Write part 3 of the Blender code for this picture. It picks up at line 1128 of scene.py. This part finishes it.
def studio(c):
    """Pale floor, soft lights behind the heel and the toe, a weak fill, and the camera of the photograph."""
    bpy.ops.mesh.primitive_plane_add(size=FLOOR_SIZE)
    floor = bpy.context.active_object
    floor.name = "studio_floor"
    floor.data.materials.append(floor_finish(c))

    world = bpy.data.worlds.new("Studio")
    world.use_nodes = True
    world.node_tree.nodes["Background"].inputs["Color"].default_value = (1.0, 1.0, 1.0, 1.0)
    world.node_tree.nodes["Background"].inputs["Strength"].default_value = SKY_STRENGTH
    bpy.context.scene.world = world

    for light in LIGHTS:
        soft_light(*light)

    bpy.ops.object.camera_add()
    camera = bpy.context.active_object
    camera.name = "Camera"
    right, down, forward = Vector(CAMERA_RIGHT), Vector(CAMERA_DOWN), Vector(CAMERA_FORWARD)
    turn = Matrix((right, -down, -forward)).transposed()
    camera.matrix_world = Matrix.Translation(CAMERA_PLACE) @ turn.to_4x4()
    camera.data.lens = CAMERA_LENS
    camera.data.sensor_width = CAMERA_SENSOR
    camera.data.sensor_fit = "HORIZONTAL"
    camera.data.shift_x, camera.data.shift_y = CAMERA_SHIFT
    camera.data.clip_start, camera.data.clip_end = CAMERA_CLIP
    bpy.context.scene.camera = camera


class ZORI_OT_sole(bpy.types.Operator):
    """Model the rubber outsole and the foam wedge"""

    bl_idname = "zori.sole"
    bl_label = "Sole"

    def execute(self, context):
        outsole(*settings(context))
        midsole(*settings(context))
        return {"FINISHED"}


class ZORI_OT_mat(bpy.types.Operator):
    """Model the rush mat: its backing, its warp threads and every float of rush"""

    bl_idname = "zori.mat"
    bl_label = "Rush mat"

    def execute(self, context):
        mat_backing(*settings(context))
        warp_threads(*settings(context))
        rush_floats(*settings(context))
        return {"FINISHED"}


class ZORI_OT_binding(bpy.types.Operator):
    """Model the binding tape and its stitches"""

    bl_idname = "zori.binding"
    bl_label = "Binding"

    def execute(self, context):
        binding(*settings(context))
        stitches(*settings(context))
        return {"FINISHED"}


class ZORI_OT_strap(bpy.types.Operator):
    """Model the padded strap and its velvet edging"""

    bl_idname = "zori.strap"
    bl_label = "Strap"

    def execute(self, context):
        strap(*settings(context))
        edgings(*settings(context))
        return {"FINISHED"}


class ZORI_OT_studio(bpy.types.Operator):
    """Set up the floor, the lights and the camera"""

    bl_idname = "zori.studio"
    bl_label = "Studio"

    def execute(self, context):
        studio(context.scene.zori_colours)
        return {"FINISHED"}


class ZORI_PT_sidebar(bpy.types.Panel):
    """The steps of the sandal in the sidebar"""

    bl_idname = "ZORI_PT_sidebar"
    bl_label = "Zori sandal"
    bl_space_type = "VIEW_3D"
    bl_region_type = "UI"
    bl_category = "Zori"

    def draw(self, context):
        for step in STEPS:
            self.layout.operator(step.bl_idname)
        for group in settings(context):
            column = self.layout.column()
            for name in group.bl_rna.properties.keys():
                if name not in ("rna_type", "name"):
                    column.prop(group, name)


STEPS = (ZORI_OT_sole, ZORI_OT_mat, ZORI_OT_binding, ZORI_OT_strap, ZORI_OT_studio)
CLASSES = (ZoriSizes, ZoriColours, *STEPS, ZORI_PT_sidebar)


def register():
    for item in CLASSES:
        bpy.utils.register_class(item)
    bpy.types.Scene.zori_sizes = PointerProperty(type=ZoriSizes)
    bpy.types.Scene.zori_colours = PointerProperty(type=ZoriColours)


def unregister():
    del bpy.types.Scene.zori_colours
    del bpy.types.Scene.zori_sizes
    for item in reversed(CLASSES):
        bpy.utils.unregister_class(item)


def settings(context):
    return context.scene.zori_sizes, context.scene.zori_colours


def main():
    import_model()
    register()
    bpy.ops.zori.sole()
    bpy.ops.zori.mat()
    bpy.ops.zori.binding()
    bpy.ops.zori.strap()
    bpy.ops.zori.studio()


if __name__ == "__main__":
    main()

════

Short exercise — Each line of the listing should be echoed back exactly.

Reply —
Write part 3 of the Blender code for this picture. It picks up at line 1128 of scene.py. This part finishes it.
def studio(c):
    """Pale floor, soft lights behind the heel and the toe, a weak fill, and the camera of the photograph."""
    bpy.ops.mesh.primitive_plane_add(size=FLOOR_SIZE)
    floor = bpy.context.active_object
    floor.name = "studio_floor"
    floor.data.materials.append(floor_finish(c))

    world = bpy.data.worlds.new("Studio")
    world.use_nodes = True
    world.node_tree.nodes["Background"].inputs["Color"].default_value = (1.0, 1.0, 1.0, 1.0)
    world.node_tree.nodes["Background"].inputs["Strength"].default_value = SKY_STRENGTH
    bpy.context.scene.world = world

    for light in LIGHTS:
        soft_light(*light)

    bpy.ops.object.camera_add()
    camera = bpy.context.active_object
    camera.name = "Camera"
    right, down, forward = Vector(CAMERA_RIGHT), Vector(CAMERA_DOWN), Vector(CAMERA_FORWARD)
    turn = Matrix((right, -down, -forward)).transposed()
    camera.matrix_world = Matrix.Translation(CAMERA_PLACE) @ turn.to_4x4()
    camera.data.lens = CAMERA_LENS
    camera.data.sensor_width = CAMERA_SENSOR
    camera.data.sensor_fit = "HORIZONTAL"
    camera.data.shift_x, camera.data.shift_y = CAMERA_SHIFT
    camera.data.clip_start, camera.data.clip_end = CAMERA_CLIP
    bpy.context.scene.camera = camera


class ZORI_OT_sole(bpy.types.Operator):
    """Model the rubber outsole and the foam wedge"""

    bl_idname = "zori.sole"
    bl_label = "Sole"

    def execute(self, context):
        outsole(*settings(context))
        midsole(*settings(context))
        return {"FINISHED"}


class ZORI_OT_mat(bpy.types.Operator):
    """Model the rush mat: its backing, its warp threads and every float of rush"""

    bl_idname = "zori.mat"
    bl_label = "Rush mat"

    def execute(self, context):
        mat_backing(*settings(context))
        warp_threads(*settings(context))
        rush_floats(*settings(context))
        return {"FINISHED"}


class ZORI_OT_binding(bpy.types.Operator):
    """Model the binding tape and its stitches"""

    bl_idname = "zori.binding"
    bl_label = "Binding"

    def execute(self, context):
        binding(*settings(context))
        stitches(*settings(context))
        return {"FINISHED"}


class ZORI_OT_strap(bpy.types.Operator):
    """Model the padded strap and its velvet edging"""

    bl_idname = "zori.strap"
    bl_label = "Strap"

    def execute(self, context):
        strap(*settings(context))
        edgings(*settings(context))
        return {"FINISHED"}


class ZORI_OT_studio(bpy.types.Operator):
    """Set up the floor, the lights and the camera"""

    bl_idname = "zori.studio"
    bl_label = "Studio"

    def execute(self, context):
        studio(context.scene.zori_colours)
        return {"FINISHED"}


class ZORI_PT_sidebar(bpy.types.Panel):
    """The steps of the sandal in the sidebar"""

    bl_idname = "ZORI_PT_sidebar"
    bl_label = "Zori sandal"
    bl_space_type = "VIEW_3D"
    bl_region_type = "UI"
    bl_category = "Zori"

    def draw(self, context):
        for step in STEPS:
            self.layout.operator(step.bl_idname)
        for group in settings(context):
            column = self.layout.column()
            for name in group.bl_rna.properties.keys():
                if name not in ("rna_type", "name"):
                    column.prop(group, name)


STEPS = (ZORI_OT_sole, ZORI_OT_mat, ZORI_OT_binding, ZORI_OT_strap, ZORI_OT_studio)
CLASSES = (ZoriSizes, ZoriColours, *STEPS, ZORI_PT_sidebar)


def register():
    for item in CLASSES:
        bpy.utils.register_class(item)
    bpy.types.Scene.zori_sizes = PointerProperty(type=ZoriSizes)
    bpy.types.Scene.zori_colours = PointerProperty(type=ZoriColours)


def unregister():
    del bpy.types.Scene.zori_colours
    del bpy.types.Scene.zori_sizes
    for item in reversed(CLASSES):
        bpy.utils.unregister_class(item)


def settings(context):
    return context.scene.zori_sizes, context.scene.zori_colours


def main():
    import_model()
    register()
    bpy.ops.zori.sole()
    bpy.ops.zori.mat()
    bpy.ops.zori.binding()
    bpy.ops.zori.strap()
    bpy.ops.zori.studio()


if __name__ == "__main__":
    main()